Here’s the honest truth: I sometimes get resentful towards Phoebe. Sometimes I have to squeeze in a walk between zoom meetings or phone calls or teaching.  Since I travel a lot, we have to make arrangements for doggy day care. It’s not so simple to plan family vacations anymore. 

On top of that, there are moments on our walks when she wants to stop and sniff something particularly sniff-worthy and I feel in a hurry to get home. In those moments, my impatience overcomes me and I find myself yanking on her chain to get her to move.

There are other times when she hasn’t gotten enough stimulation or attention (and let’s be honest: she always wants attention) and I come into the den or the living room to find that she’s rummaged through the trash in search of some food remnant, leaving a mess of used Kleenexes and other detritus strewn about. Blech.

But in my better moments, I find that walking Phoebe is an extraordinary opportunity for practicing mindfulness. I set an intention — a route through the neighborhood, a general time window, and an emotional quality of awareness, compassion, and ease that I want to embody.

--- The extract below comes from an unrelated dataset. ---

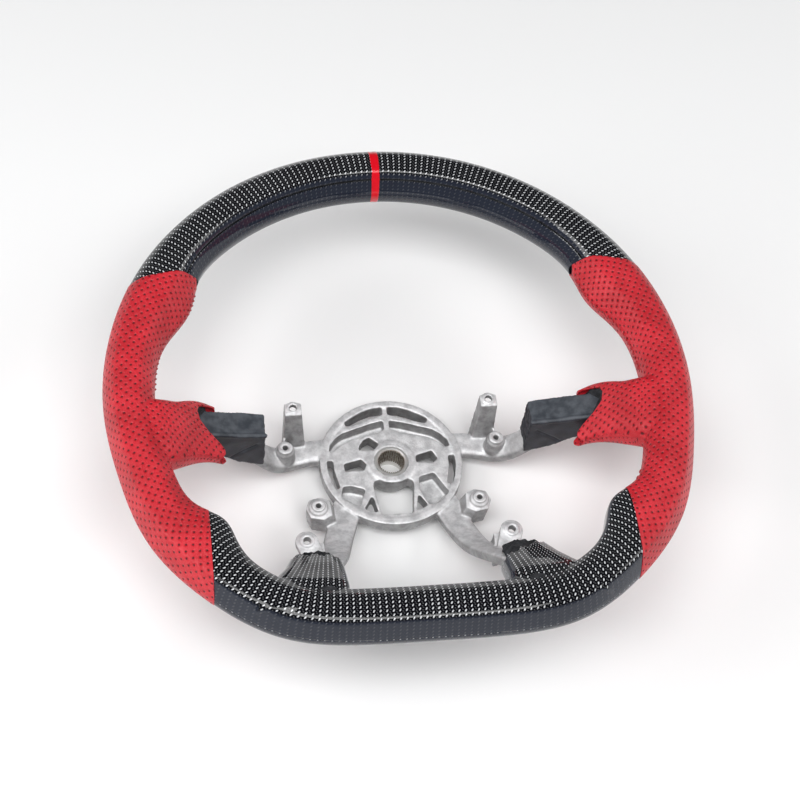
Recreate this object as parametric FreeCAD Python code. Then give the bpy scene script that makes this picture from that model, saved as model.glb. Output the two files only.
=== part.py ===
import FreeCAD, Part
import math
import os

# A car steering wheel stripped to its core: a die-cast hub and four spokes on a splined steel
# bush, a flat-bottomed rim with carbon shells above and below, and leather grips at the sides.
# Millimetres. +Z runs along the spline to the driver, +Y to 12 o'clock, +X to the right.
# z = 0 is the rear end of the bush, which seats on the steering column.

Vec = FreeCAD.Vector

# ---- rim ----
RIM_PLANE = 101.0            # height of the rim's centreline
# distance of the rim's centreline from the spline axis, every 15 degrees from 12 to 6 o'clock
RIM_RADII = (177.5, 177.4, 176.8, 175.6, 174.2, 172.8, 171.4, 170.6, 173.5, 171.8, 168.6, 158.0, 153.0)
RADIUS_STEP = 15.0
RIM_HALF_WIDTH = 16.4        # section, across the rim plane
# the rim section is a rounded polygon: each flat's direction, in degrees from outward towards the
# driver, and its distance from the centreline
UPPER_FLATS = ((5, 16.9), (50, 17.0), (90, 15.9), (150, 14.6), (190, 16.2), (232, 16.8), (270, 16.6), (318, 17.2))
LOWER_FLATS = ((25, 13.9), (84, 14.9), (130, 16.4), (180, 15.8), (230, 16.4), (270, 16.4), (322, 16.2), (355, 15.9))
EDGE_TIGHTNESS = 14.0        # higher makes the edges between the flats sharper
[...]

It doesn’t take long for those intentions to be tested in some way: Phoebe wants to go another direction; we have some unexpected encounter on the sidewalk; she sees a squirrel. Or my mind wanders: to stuff at work, or what’s giving me a little anxiety with friends or family or the world.

But then I look at Phoebe, I feel her on the leash, the two of us connected by this kind of umbilical cord, and I bring my attention back to my intention: to be compassionate, to be calm, to walk the path with ease and flexibility. 

Now believe it or not, dogs make an appearance in the Torah and in what I think is a pretty unexpected place. It comes as Moses is telling the Israelites about the final plague God is going to visit on the Egyptians, slaying the firstborn. (We’ll save a theology discussion about that for another time.)

Right there in the story, Moses says, quote, “but not a dog shall snarl at any of the Israelites, at human or beast–in order that you may know that the Holy One distinguishes between Egypt and Israel.”

While the rest of this makes perfect sense in the narrative, I’ve gotta ask: What is the dog doing here?! It’s like Toto showing up in the middle of “The Ten Commandments.”

Emmanuel Levinas, a great 20th-century French Jewish philosopher, actually wrote an essay about this question. He must have been a dog guy. And basically what he says is that the dog is here, at this most dramatic moment in the story, to remind everyone of their humanity.

He actually tells a story about when he was a POW of the Nazis, and how his group of French soldiers was befriended by a stray dog. The group named him Bobby.

While the Germans treated the soldiers as less than human, Bobby would greet them in the morning and be there waiting for them when they came back to their beds at night, “jumping up and down and barking in delight.” For Bobby, Levinas says, “there was no doubt that we were human beings.”

Walking a dog, like anything else, can become rote and routine. It can become something to do mindlessly or distractedly. And, like anything else, dog walking — and, more broadly, living in relationship with a dog or frankly with anyone else — provides us yet another opportunity to practice being mindfully present.

Maybe that’s why the dog is in this verse, at this moment of liberation, to remind us what it means to be human, what it means not to be an oppressor, but a liberator of ourselves and others: awareness, intention, presence and compassion. 

So the practice I want to invite you to do this week is to take a rote activity and see if you can do it with a bit more awareness, a bit more intention, a bit more presence, a bit more compassion.

If you have a dog, it could be walking the dog. If you don’t, it could be a million other things: washing the dishes; brushing your teeth; bringing in the mail; watering your plant; even paying your taxes. Whatever it is, this week, see if you can bring some mindful attention to this activity.

Maybe take a deep breath before you begin. Set an intention for how you want to be as you’re doing this activity — yes, even brushing your teeth! You might say to yourself, “I want to manifest patience” — and maybe that will lead you to brush a little slower, a little gentler.

If you’re watering the plants, you might say, “I want to show up with curiosity,” and perhaps you’ll take the time to notice the subtle changes happening inside that pot.

If you’re walking the dog, maybe you’ll say, “I want to be compassionate,” and that can lead you to showing just a little more love and open-heartedness toward them, whether they’re Toto or Bobby or Phoebe.

Blessings for the journey — and for the dog walking. Know that I’m on it with you.